Orthology
Gene orthology for all Drosophila species included in our analysis (D. suzukii, D. simulans, D. sechellia, D. yakuba, D. erecta, D. ananassae, D.pseudoobscura, D. persimilis, D. willistoni, D. mojavensis, D. virillis, D. grimshawi, D. melanogaster, D. takahashii, and D. biarmipes) and the outgroup Anopheles gambiae was evaluated using a pre-release version 2.0 of the OrthologID pipeline. Similar to the original version (Chiu et al. 2006, Bioinformatics 22(6): 699-707), OrthologID v2.0 takes complete gene sets from all ingroup and outgroup taxa and assigns them into gene clusters using the MCL algorithm. The complete gene set for A. gambiae and those for D. simulans, D. sechellia, D. yakuba, D. erecta, D. ananassae, D. pseudoobscura, D. persimilis, D. willistoni, D. mojavensis, D. virillis, D. grimshawi, and D. melanogaster were retrieved from VectorBase and FlyBase respectively and used as is. To generate the gene sets for D. takahashii and D. biarmipes, we downloaded the genome assemblies from GenBank and transcriptomes from the Drosophila modENCODE Project, and annotated their genomes using MAKER 2 – the same pipeline we used to annotate our assembly of the D. suzukii genome. OrthologID then performed sequence alignment for each gene cluster using MAFFT, generated a parsimony gene tree for each gene cluster, and extracted one or more sets of orthologous genes according to the gene tree topology. Finally, OrthologID assembled the ortholog sets into a partitioned matrix for phylogenetic analysis. Using gene sets from the 16 species as input, OrthologID recovered 13,941 sets of orthologs with at least 4 ingroup species from 13,264 gene clusters. Among the identified ortholog sets, 5,322 of them have representation in all ingroup taxa.
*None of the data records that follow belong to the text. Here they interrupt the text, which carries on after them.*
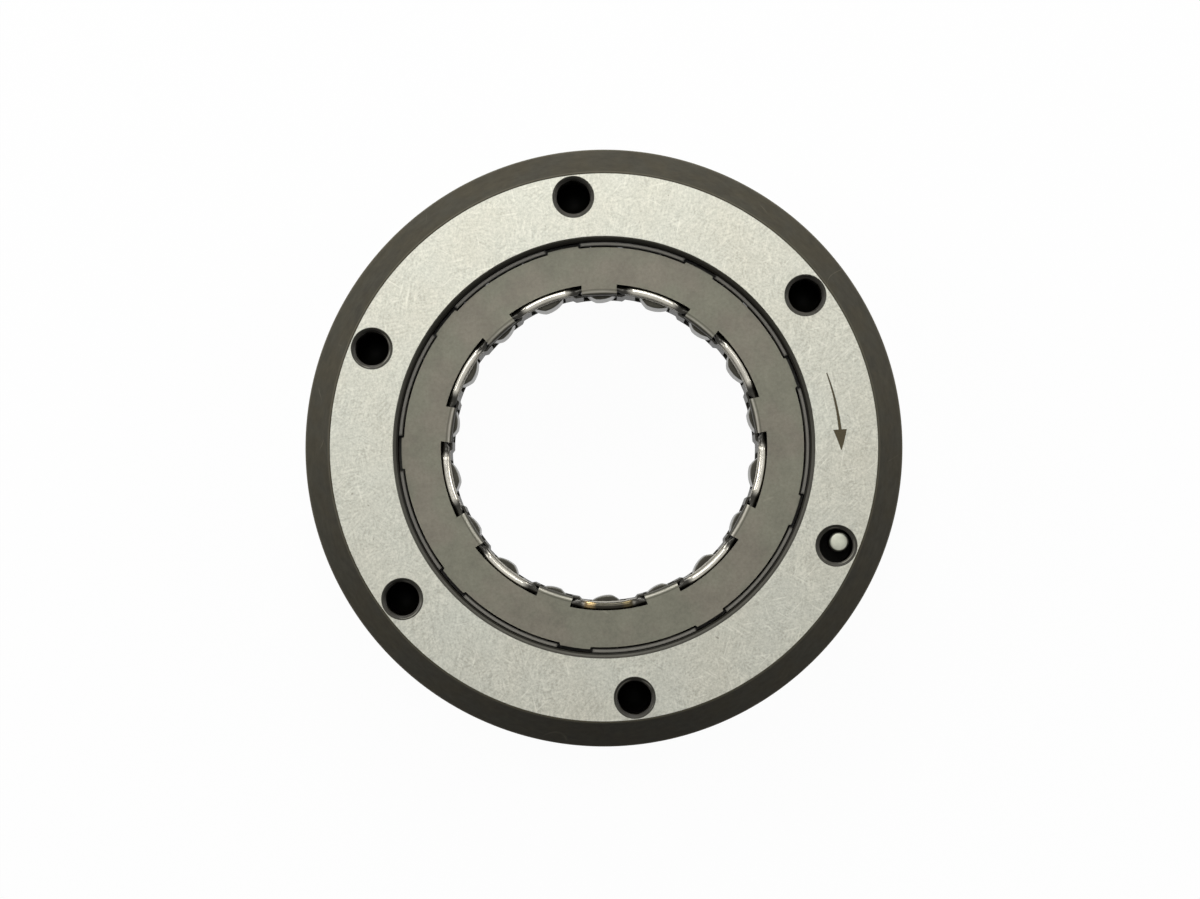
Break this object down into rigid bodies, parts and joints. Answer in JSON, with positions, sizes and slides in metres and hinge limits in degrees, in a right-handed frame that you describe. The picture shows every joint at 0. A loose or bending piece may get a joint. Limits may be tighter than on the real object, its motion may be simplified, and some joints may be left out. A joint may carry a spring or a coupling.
{
  "type": "sprag clutch",
  "caption": "One-way sprag clutch: bolted outer ring with a caged row of tipping sprags on a ribbon spring, open in the middle for an inner race.",
  "frame": {"origin": "on the axis of the clutch, at the back face that it lies on", "axes": "+Z along the axis towards the ground front face with the holes and the arrow; +Y is up in the picture"},
  "size_m": [0.089, 0.089, 0.016],
  "materials": {
    "ring_steel": "hardened steel, front face ground, the rest dark from heat treatment",
    "pin_steel": "ground",
    "cage_sheet": "pressed sheet, satin, slightly oily",
    "spring_steel": "polished stainless strip",
    "sprag_steel": "hardened, tumbled and oiled"
  },
  "bodies": {
    "ring": {"outer_ring": "ring_steel", "locating_pin": "pin_steel"},
    "cage": {"outer_cage": "cage_sheet", "inner_cage": "cage_sheet", "ribbon_spring": "spring_steel"},
    "sprag_01": {"sprag_01": "sprag_steel"},
    "sprag_02": {"sprag_02": "sprag_steel"},
    "sprag_03": {"sprag_03": "sprag_steel"},
    "sprag_04": {"sprag_04": "sprag_steel"},
    "sprag_05": {"sprag_05": "sprag_steel"},
    "sprag_06": {"sprag_06": "sprag_steel"},
    "sprag_07": {"sprag_07": "sprag_steel"},
    "sprag_08": {"sprag_08": "sprag_steel"},
    "sprag_09": {"sprag_09": "sprag_steel"},
    "sprag_10": {"sprag_10": "sprag_steel"},
    "sprag_11": {"sprag_11": "sprag_steel"},
    "sprag_12": {"sprag_12": "sprag_steel"},
    "sprag_13": {"sprag_13": "sprag_steel"},
    "sprag_14": {"sprag_14": "sprag_steel"},
    "sprag_15": {"sprag_15": "sprag_steel"},
    "sprag_16": {"sprag_16": "sprag_steel"},
    "sprag_17": {"sprag_17": "sprag_steel"},
    "sprag_18": {"sprag_18": "sprag_steel"}
  },
  "joints": [
    {"name": "cage_spin", "type": "hinge", "parent": "ring", "child": "cage", "pos_m": [0, 0, 0.008], "axis": [0, 0, 1], "continuous": true},
    {"name": "sprag_01_tilt", "type": "hinge", "parent": "cage", "child": "sprag_01", "pos_m": [0.00044, 0.0261, 0.00805], "axis": [0, 0, -1], "range_deg": [0, 12], "stiffness_Nm_per_rad": 0.005, "deforming": ["ribbon_spring"]},
    {"name": "sprag_02_tilt", "type": "hinge", "parent": "cage", "child": "sprag_02", "pos_m": [0.00934, 0.02438, 0.00805], "axis": [0, 0, -1], "range_deg": [0, 12], "stiffness_Nm_per_rad": 0.005},
    {"name": "sprag_03_tilt", "type": "hinge", "parent": "cage", "child": "sprag_03", "pos_m": [0.01712, 0.01971, 0.00805], "axis": [0, 0, -1], "range_deg": [0, 12], "stiffness_Nm_per_rad": 0.005},
    {"name": "sprag_04_tilt", "type": "hinge", "parent": "cage", "child": "sprag_04", "pos_m": [0.02282, 0.01267, 0.00805], "axis": [0, 0, -1], "range_deg": [0, 12], "stiffness_Nm_per_rad": 0.005},
    {"name": "sprag_05_tilt", "type": "hinge", "parent": "cage", "child": "sprag_05", "pos_m": [0.02578, 0.0041, 0.00805], "axis": [0, 0, -1], "range_deg": [0, 12], "stiffness_Nm_per_rad": 0.005},
    {"name": "sprag_06_tilt", "type": "hinge", "parent": "cage", "child": "sprag_06", "pos_m": [0.02563, -0.00497, 0.00805], "axis": [0, 0, -1], "range_deg": [0, 12], "stiffness_Nm_per_rad": 0.005},
    {"name": "sprag_07_tilt", "type": "hinge", "parent": "cage", "child": "sprag_07", "pos_m": [0.02238, -0.01343, 0.00805], "axis": [0, 0, -1], "range_deg": [0, 12], "stiffness_Nm_per_rad": 0.005},
    {"name": "sprag_08_tilt", "type": "hinge", "parent": "cage", "child": "sprag_08", "pos_m": [0.01644, -0.02028, 0.00805], "axis": [0, 0, -1], "range_deg": [0, 12], "stiffness_Nm_per_rad": 0.005},
    {"name": "sprag_09_tilt", "type": "hinge", "parent": "cage", "child": "sprag_09", "pos_m": [0.00851, -0.02468, 0.00805], "axis": [0, 0, -1], "range_deg": [0, 12], "stiffness_Nm_per_rad": 0.005},
    {"name": "sprag_10_tilt", "type": "hinge", "parent": "cage", "child": "sprag_10", "pos_m": [-0.00044, -0.0261, 0.00805], "axis": [0, 0, -1], "range_deg": [0, 12], "stiffness_Nm_per_rad": 0.005},
    {"name": "sprag_11_tilt", "type": "hinge", "parent": "cage", "child": "sprag_11", "pos_m": [-0.00934, -0.02438, 0.00805], "axis": [0, 0, -1], "range_deg": [0, 12], "stiffness_Nm_per_rad": 0.005},
    {"name": "sprag_12_tilt", "type": "hinge", "parent": "cage", "child": "sprag_12", "pos_m": [-0.01712, -0.01971, 0.00805], "axis": [0, 0, -1], "range_deg": [0, 12], "stiffness_Nm_per_rad": 0.005},
    {"name": "sprag_13_tilt", "type": "hinge", "parent": "cage", "child": "sprag_13", "pos_m": [-0.02282, -0.01267, 0.00805], "axis": [0, 0, -1], "range_deg": [0, 12], "stiffness_Nm_per_rad": 0.005},
    {"name": "sprag_14_tilt", "type": "hinge", "parent": "cage", "child": "sprag_14", "pos_m": [-0.02578, -0.0041, 0.00805], "axis": [0, 0, -1], "range_deg": [0, 12], "stiffness_Nm_per_rad": 0.005},
    {"name": "sprag_15_tilt", "type": "hinge", "parent": "cage", "child": "sprag_15", "pos_m": [-0.02563, 0.00497, 0.00805], "axis": [0, 0, -1], "range_deg": [0, 12], "stiffness_Nm_per_rad": 0.005},
    {"name": "sprag_16_tilt", "type": "hinge", "parent": "cage", "child": "sprag_16", "pos_m": [-0.02238, 0.01343, 0.00805], "axis": [0, 0, -1], "range_deg": [0, 12], "stiffness_Nm_per_rad": 0.005},
    {"name": "sprag_17_tilt", "type": "hinge", "parent": "cage", "child": "sprag_17", "pos_m": [-0.01644, 0.02028, 0.00805], "axis": [0, 0, -1], "range_deg": [0, 12], "stiffness_Nm_per_rad": 0.005},
    {"name": "sprag_18_tilt", "type": "hinge", "parent": "cage", "child": "sprag_18", "pos_m": [-0.00851, 0.02468, 0.00805], "axis": [0, 0, -1], "range_deg": [0, 12], "stiffness_Nm_per_rad": 0.005}
  ],
  "couplings": [
    {"joint": "sprag_02_tilt", "follows": "sprag_01_tilt", "ratio": 1},
    {"joint": "sprag_03_tilt", "follows": "sprag_01_tilt", "ratio": 1},
    {"joint": "sprag_04_tilt", "follows": "sprag_01_tilt", "ratio": 1},
    {"joint": "sprag_05_tilt", "follows": "sprag_01_tilt", "ratio": 1},
    {"joint": "sprag_06_tilt", "follows": "sprag_01_tilt", "ratio": 1},
    {"joint": "sprag_07_tilt", "follows": "sprag_01_tilt", "ratio": 1},
    {"joint": "sprag_08_tilt", "follows": "sprag_01_tilt", "ratio": 1},
    {"joint": "sprag_09_tilt", "follows": "sprag_01_tilt", "ratio": 1},
    {"joint": "sprag_10_tilt", "follows": "sprag_01_tilt", "ratio": 1},
    {"joint": "sprag_11_tilt", "follows": "sprag_01_tilt", "ratio": 1},
    {"joint": "sprag_12_tilt", "follows": "sprag_01_tilt", "ratio": 1},
    {"joint": "sprag_13_tilt", "follows": "sprag_01_tilt", "ratio": 1},
    {"joint": "sprag_14_tilt", "follows": "sprag_01_tilt", "ratio": 1},
    {"joint": "sprag_15_tilt", "follows": "sprag_01_tilt", "ratio": 1},
    {"joint": "sprag_16_tilt", "follows": "sprag_01_tilt", "ratio": 1},
    {"joint": "sprag_17_tilt", "follows": "sprag_01_tilt", "ratio": 1},
    {"joint": "sprag_18_tilt", "follows": "sprag_01_tilt", "ratio": 1}
  ]
}
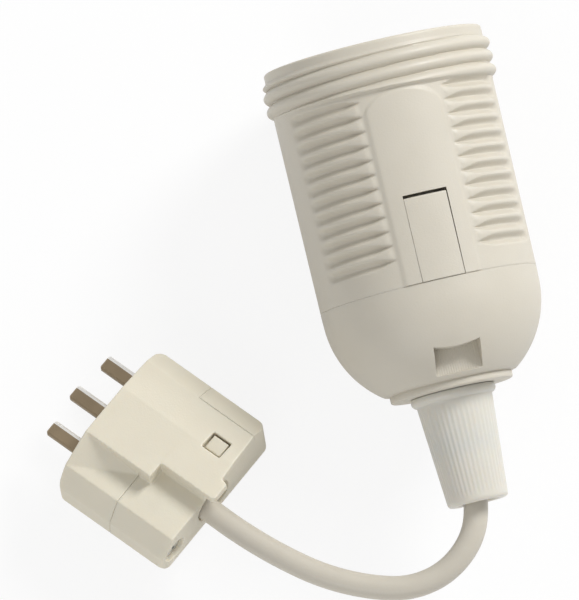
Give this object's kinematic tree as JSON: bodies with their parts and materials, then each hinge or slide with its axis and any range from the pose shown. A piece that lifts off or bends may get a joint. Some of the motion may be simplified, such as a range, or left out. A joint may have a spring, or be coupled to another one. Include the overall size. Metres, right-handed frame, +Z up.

As part of the output of the OrthologID automated comparative genome analysis pipeline, we have made available the sequence alignment and parsimony tree for all gene clusters in SpottedWingFlyBase‘s Gene Family reports. The gene trees can be downloaded as Newick tree files, which can be visualized using any tree viewing software, e.g. FigTree. The alignments can be downloaded as zipped FASTA files and visualized using most alignment and sequence analysis packages, e.g. Jalview.